> Source data
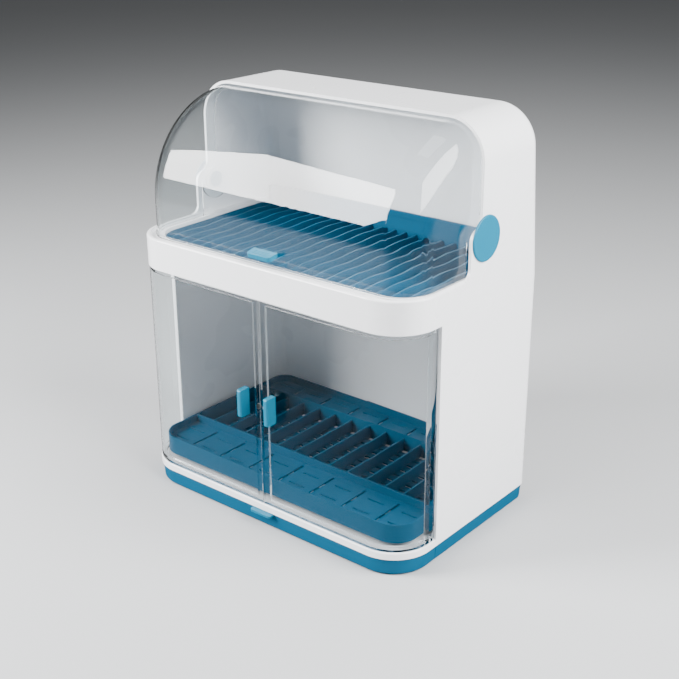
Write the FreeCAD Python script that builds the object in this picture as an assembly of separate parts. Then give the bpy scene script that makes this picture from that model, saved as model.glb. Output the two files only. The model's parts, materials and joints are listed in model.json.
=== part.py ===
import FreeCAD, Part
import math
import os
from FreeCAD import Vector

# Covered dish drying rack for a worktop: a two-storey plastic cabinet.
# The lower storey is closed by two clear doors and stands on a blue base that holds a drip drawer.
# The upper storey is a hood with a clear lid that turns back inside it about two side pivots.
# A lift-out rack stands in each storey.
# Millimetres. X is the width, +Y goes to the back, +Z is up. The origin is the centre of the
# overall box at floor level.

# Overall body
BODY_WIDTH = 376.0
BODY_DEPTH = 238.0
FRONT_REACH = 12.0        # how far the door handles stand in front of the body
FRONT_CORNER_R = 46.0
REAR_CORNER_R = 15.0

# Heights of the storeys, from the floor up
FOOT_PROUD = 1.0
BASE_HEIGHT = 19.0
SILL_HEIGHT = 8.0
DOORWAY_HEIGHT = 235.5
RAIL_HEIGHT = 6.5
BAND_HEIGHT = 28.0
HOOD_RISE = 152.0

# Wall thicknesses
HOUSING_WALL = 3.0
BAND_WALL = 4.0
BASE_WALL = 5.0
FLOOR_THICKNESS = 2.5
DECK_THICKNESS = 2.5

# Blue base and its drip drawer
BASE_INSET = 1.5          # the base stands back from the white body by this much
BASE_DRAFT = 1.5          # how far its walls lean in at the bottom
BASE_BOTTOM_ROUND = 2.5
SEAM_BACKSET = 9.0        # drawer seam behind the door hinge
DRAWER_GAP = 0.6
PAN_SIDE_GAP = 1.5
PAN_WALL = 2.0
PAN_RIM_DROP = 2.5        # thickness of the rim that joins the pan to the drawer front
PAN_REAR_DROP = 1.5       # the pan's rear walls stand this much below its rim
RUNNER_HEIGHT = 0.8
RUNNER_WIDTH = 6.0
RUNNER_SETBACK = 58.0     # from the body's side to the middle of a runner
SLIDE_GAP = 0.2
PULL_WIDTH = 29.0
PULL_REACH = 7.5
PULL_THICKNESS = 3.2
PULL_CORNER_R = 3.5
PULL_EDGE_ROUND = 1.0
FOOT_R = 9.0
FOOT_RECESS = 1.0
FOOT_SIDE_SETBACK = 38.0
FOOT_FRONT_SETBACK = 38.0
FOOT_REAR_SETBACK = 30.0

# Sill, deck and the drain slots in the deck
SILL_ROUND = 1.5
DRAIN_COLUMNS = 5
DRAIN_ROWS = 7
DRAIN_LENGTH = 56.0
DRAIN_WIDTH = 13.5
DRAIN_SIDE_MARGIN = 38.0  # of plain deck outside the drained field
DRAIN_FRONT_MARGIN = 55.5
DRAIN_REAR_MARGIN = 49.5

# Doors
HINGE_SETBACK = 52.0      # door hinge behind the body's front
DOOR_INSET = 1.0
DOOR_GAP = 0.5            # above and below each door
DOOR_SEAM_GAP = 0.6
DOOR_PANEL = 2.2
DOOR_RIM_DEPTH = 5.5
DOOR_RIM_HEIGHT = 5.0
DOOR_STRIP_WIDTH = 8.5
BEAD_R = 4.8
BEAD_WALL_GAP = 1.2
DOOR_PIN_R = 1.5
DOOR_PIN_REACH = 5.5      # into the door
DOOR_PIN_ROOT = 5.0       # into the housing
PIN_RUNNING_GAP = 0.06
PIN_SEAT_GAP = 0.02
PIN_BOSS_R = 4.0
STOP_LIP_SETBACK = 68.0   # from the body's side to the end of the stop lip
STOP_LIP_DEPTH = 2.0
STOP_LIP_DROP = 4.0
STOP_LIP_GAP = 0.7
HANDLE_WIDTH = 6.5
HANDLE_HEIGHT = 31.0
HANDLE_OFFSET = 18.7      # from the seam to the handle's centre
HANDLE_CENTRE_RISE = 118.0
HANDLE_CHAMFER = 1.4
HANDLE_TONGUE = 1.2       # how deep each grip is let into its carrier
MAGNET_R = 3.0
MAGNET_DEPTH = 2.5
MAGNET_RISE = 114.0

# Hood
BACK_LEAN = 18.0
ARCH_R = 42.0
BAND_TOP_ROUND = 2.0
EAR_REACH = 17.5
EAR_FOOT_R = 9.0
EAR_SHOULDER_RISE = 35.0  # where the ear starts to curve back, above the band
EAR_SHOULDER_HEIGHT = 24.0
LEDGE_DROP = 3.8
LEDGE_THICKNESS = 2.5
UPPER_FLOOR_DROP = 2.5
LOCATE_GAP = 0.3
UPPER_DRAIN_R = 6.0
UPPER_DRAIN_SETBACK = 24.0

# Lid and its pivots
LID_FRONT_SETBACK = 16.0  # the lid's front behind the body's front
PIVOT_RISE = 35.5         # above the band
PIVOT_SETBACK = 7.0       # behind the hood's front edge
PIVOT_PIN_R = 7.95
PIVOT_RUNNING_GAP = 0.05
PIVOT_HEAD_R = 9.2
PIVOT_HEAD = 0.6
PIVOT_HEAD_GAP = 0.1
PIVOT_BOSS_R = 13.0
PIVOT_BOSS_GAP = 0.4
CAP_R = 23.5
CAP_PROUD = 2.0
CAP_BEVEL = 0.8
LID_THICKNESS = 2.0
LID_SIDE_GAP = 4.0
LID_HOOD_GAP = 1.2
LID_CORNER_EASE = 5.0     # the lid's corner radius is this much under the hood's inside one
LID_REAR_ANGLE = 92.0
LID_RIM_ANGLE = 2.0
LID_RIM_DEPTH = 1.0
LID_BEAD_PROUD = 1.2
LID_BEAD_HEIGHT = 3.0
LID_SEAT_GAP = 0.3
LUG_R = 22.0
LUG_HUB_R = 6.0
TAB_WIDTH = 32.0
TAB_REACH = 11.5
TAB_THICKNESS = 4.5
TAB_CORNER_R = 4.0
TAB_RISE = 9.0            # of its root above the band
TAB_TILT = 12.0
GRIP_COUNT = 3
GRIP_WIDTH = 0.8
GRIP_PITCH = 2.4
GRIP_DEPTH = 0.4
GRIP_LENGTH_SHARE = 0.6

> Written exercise
Please write out the material word for word from its first line through the line holding "# overall box at floor level.", including both, and no line past it.

> Full answer
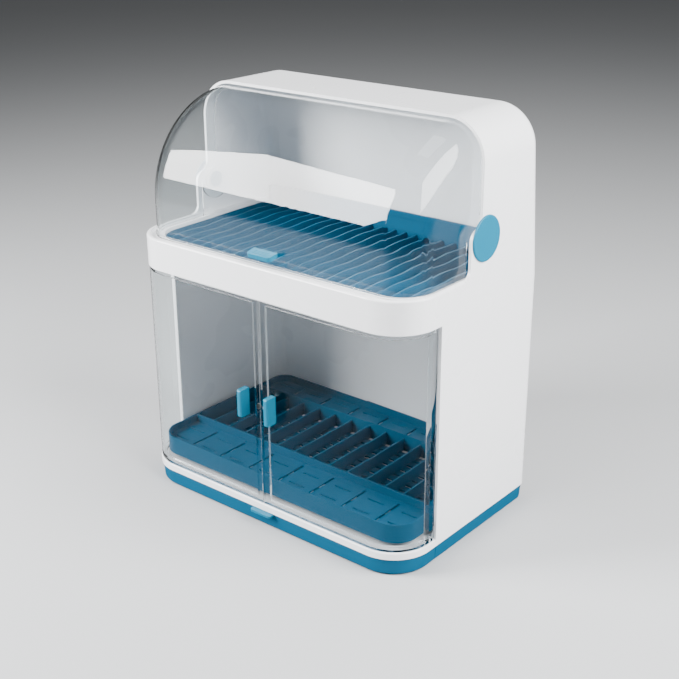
Write the FreeCAD Python script that builds the object in this picture as an assembly of separate parts. Then give the bpy scene script that makes this picture from that model, saved as model.glb. Output the two files only. The model's parts, materials and joints are listed in model.json.
=== part.py ===
import FreeCAD, Part
import math
import os
from FreeCAD import Vector

# Covered dish drying rack for a worktop: a two-storey plastic cabinet.
# The lower storey is closed by two clear doors and stands on a blue base that holds a drip drawer.
# The upper storey is a hood with a clear lid that turns back inside it about two side pivots.
# A lift-out rack stands in each storey.
# Millimetres. X is the width, +Y goes to the back, +Z is up. The origin is the centre of the
# overall box at floor level.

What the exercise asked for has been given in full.